— Begin —
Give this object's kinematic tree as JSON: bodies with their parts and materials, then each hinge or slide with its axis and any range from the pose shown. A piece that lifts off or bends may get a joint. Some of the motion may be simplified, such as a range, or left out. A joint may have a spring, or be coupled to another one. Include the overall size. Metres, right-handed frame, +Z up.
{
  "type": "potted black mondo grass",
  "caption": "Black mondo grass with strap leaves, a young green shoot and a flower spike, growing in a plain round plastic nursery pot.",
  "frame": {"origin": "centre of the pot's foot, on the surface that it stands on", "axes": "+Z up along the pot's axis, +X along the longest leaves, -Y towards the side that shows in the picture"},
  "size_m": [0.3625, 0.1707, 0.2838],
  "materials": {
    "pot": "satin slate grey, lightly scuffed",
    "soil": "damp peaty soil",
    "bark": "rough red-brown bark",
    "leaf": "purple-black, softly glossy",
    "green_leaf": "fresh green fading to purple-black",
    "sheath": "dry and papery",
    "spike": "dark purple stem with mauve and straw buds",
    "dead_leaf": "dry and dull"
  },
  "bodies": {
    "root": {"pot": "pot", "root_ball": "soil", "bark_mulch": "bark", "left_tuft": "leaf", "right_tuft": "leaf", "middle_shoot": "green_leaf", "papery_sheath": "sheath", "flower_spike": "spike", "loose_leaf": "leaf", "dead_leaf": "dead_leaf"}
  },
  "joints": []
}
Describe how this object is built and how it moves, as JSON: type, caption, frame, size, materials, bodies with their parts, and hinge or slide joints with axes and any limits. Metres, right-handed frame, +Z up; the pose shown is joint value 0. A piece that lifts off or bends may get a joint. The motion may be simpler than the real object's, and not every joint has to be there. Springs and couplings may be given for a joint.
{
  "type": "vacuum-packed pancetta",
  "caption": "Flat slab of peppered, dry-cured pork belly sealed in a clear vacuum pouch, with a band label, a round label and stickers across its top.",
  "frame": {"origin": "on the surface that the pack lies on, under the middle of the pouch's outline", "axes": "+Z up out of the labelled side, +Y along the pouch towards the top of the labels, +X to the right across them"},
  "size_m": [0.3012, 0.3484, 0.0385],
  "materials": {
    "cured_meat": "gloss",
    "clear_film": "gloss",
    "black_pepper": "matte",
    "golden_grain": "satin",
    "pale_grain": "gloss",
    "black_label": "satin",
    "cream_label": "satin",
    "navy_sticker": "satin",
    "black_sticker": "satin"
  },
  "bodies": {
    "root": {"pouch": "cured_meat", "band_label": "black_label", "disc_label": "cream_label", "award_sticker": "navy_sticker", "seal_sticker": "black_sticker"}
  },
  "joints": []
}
— End —
Given instruction:
Each line of the listing should be echoed back exactly.

The reply:
Give this object's kinematic tree as JSON: bodies with their parts and materials, then each hinge or slide with its axis and any range from the pose shown. A piece that lifts off or bends may get a joint. Some of the motion may be simplified, such as a range, or left out. A joint may have a spring, or be coupled to another one. Include the overall size. Metres, right-handed frame, +Z up.
{
  "type": "potted black mondo grass",
  "caption": "Black mondo grass with strap leaves, a young green shoot and a flower spike, growing in a plain round plastic nursery pot.",
  "frame": {"origin": "centre of the pot's foot, on the surface that it stands on", "axes": "+Z up along the pot's axis, +X along the longest leaves, -Y towards the side that shows in the picture"},
  "size_m": [0.3625, 0.1707, 0.2838],
  "materials": {
    "pot": "satin slate grey, lightly scuffed",
    "soil": "damp peaty soil",
    "bark": "rough red-brown bark",
    "leaf": "purple-black, softly glossy",
    "green_leaf": "fresh green fading to purple-black",
    "sheath": "dry and papery",
    "spike": "dark purple stem with mauve and straw buds",
    "dead_leaf": "dry and dull"
  },
  "bodies": {
    "root": {"pot": "pot", "root_ball": "soil", "bark_mulch": "bark", "left_tuft": "leaf", "right_tuft": "leaf", "middle_shoot": "green_leaf", "papery_sheath": "sheath", "flower_spike": "spike", "loose_leaf": "leaf", "dead_leaf": "dead_leaf"}
  },
  "joints": []
}
Describe how this object is built and how it moves, as JSON: type, caption, frame, size, materials, bodies with their parts, and hinge or slide joints with axes and any limits. Metres, right-handed frame, +Z up; the pose shown is joint value 0. A piece that lifts off or bends may get a joint. The motion may be simpler than the real object's, and not every joint has to be there. Springs and couplings may be given for a joint.
{
  "type": "vacuum-packed pancetta",
  "caption": "Flat slab of peppered, dry-cured pork belly sealed in a clear vacuum pouch, with a band label, a round label and stickers across its top.",
  "frame": {"origin": "on the surface that the pack lies on, under the middle of the pouch's outline", "axes": "+Z up out of the labelled side, +Y along the pouch towards the top of the labels, +X to the right across them"},
  "size_m": [0.3012, 0.3484, 0.0385],
  "materials": {
    "cured_meat": "gloss",
    "clear_film": "gloss",
    "black_pepper": "matte",
    "golden_grain": "satin",
    "pale_grain": "gloss",
    "black_label": "satin",
    "cream_label": "satin",
    "navy_sticker": "satin",
    "black_sticker": "satin"
  },
  "bodies": {
    "root": {"pouch": "cured_meat", "band_label": "black_label", "disc_label": "cream_label", "award_sticker": "navy_sticker", "seal_sticker": "black_sticker"}
  },
  "joints": []
}